The Soviet Union disappeared not because its administrators became wise but because they became rigid and feckless. We did not overcome our administrators. We did not educate them. But our administrators have worked for generations to create the conditions for their overcoming. They are making it impossible to buy a house, impossible to raise a family, impossible to run the schools and universities, impossible to create a new generation of administrators capable of effectively carrying on their work. They are creating cohort after cohort of inadequately socialized wretches who can’t understand complex texts or fix leaky faucets. These people already think large language models are intelligent and cryptocurrencies are money. Some even think the DSA can still be saved. They throw their kids in day care – in glorified orphanages – so they can live their dreams. And already, they dream so small, and of so little. Yes, the administrators are barbarizing the whole population, including themselves, including their own children. The fools! 
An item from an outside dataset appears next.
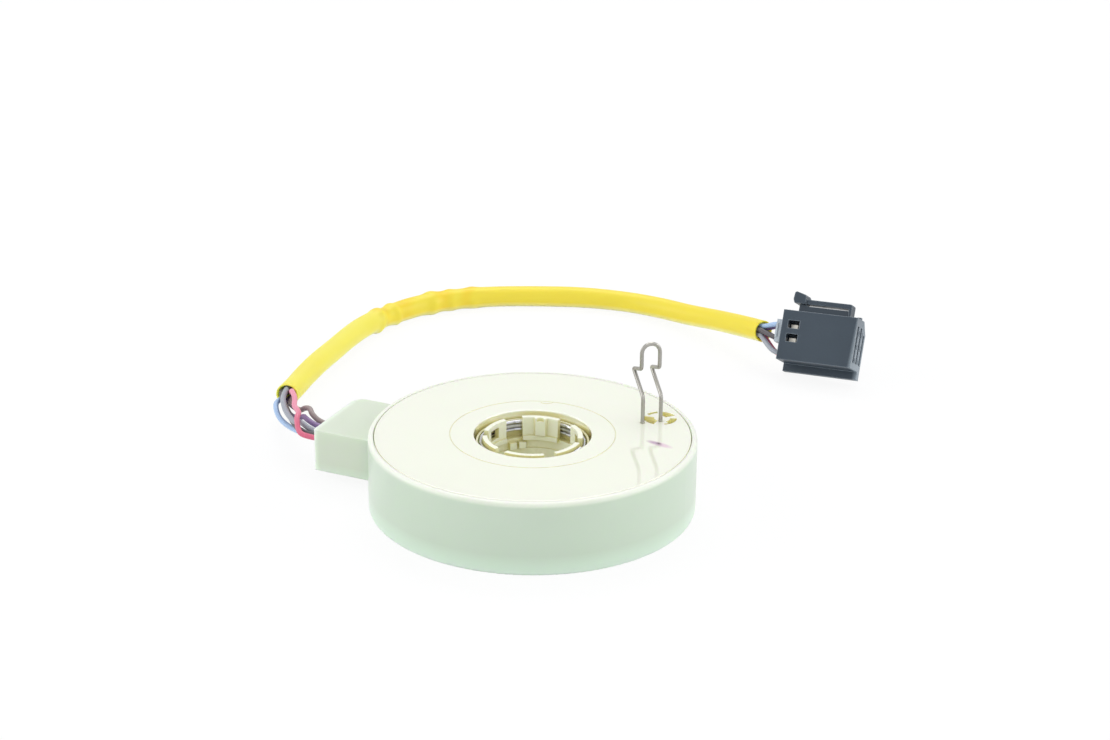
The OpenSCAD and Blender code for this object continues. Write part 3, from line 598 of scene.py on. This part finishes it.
def make_surroundings():
    bpy.ops.mesh.primitive_plane_add(size=FLOOR_SIZE)
    floor = bpy.context.object
    floor.name = "floor"
    made, nodes, links, shader = new_material("floor_paper")
    shader.inputs["Base Color"].default_value = FLOOR_COLOUR
    shader.inputs["Roughness"].default_value = FLOOR_ROUGH
    glow = nodes.new("ShaderNodeEmission")
    glow.inputs["Color"].default_value = (1, 1, 1, 1)
    links.new(white_for_the_eye(nodes, links, shader.outputs["BSDF"], glow.outputs[0], FLOOR_WHITE),
              nodes["Material Output"].inputs["Surface"])
    floor.data.materials.append(made)
    world = bpy.data.worlds.new("studio")
    bpy.context.scene.world = world
    world.use_nodes = True
    nodes, links = world.node_tree.nodes, world.node_tree.links
    room = nodes["Background"]
    room.inputs["Color"].default_value = ROOM_COLOUR
    room.inputs["Strength"].default_value = ROOM_LIGHT
    white = nodes.new("ShaderNodeBackground")
    links.new(white_for_the_eye(nodes, links, room.outputs[0], white.outputs[0], 1.0),
              nodes["World Output"].inputs["Surface"])


# Lamps: place, what it points at, width and height in metres, and power in watts
LAMPS = {
    "top_lamp": ((0.1, -0.1, 1.1), (0, 0.03, 0), (1.2, 1.0), 2.4),
    "front_lamp": ((0.45, -1.0, 0.6), (0, 0, 0), (1.4, 1.0), 2.5),
    "left_lamp": ((-1.0, -0.45, 0.5), (0, 0, 0), (0.9, 0.7), 4.6),
    "right_lamp": ((1.05, 0.45, 0.5), (0, 0, 0), (0.9, 0.7), 4.6),
    "back_lamp": ((-0.3, 0.75, 1.15), (0, 0, 0), (1.0, 0.6), 6),
}


def lamp(name, place, target, size, power):
    light = bpy.data.lights.new(name, "AREA")
    light.shape = "RECTANGLE"
    light.size, light.size_y = size
    light.energy = power
    made = bpy.data.objects.new(name, light)
    bpy.context.collection.objects.link(made)
    made.location = place
    made.rotation_mode = "QUATERNION"
    made.rotation_quaternion = (Vector(target) - Vector(place)).to_track_quat("-Z", "Y")


place_camera()
make_lead()
dress_all()
make_surroundings()
for lamp_name, settings in LAMPS.items():
    lamp(lamp_name, *settings)
bpy.context.scene.view_settings.view_transform = "Standard"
Even the overrated, overestimated 19th century business boy looks like a sage by comparison. But don’t forget – he was stupid, too. He didn’t just let the administrators tie him down. He invited them in. He funded them. He was so scared of us. He would do anything – give up anything – to stop us from expropriating him. He wanted pizza and was glad to have it. We used to matter. They used to worry about us.

The working class may no longer drive history, but that does not mean history is without an engine. We may no longer ride the gorgeous steam trains from long ago. But those trains were dangerous and filthy, anyway. They belched cinders and ashes all over the place. The administrators put a stop to all that. They gave us the diesel engine.

Then they gave us the electric trains. You know the ones – they look like tin cans. My god, they’re revolting. They’re always overcrowded. They’re often late. But they get you to Cockfosters. Eventually. Or so I’ve heard – truth be told, I’ve never ridden one that far.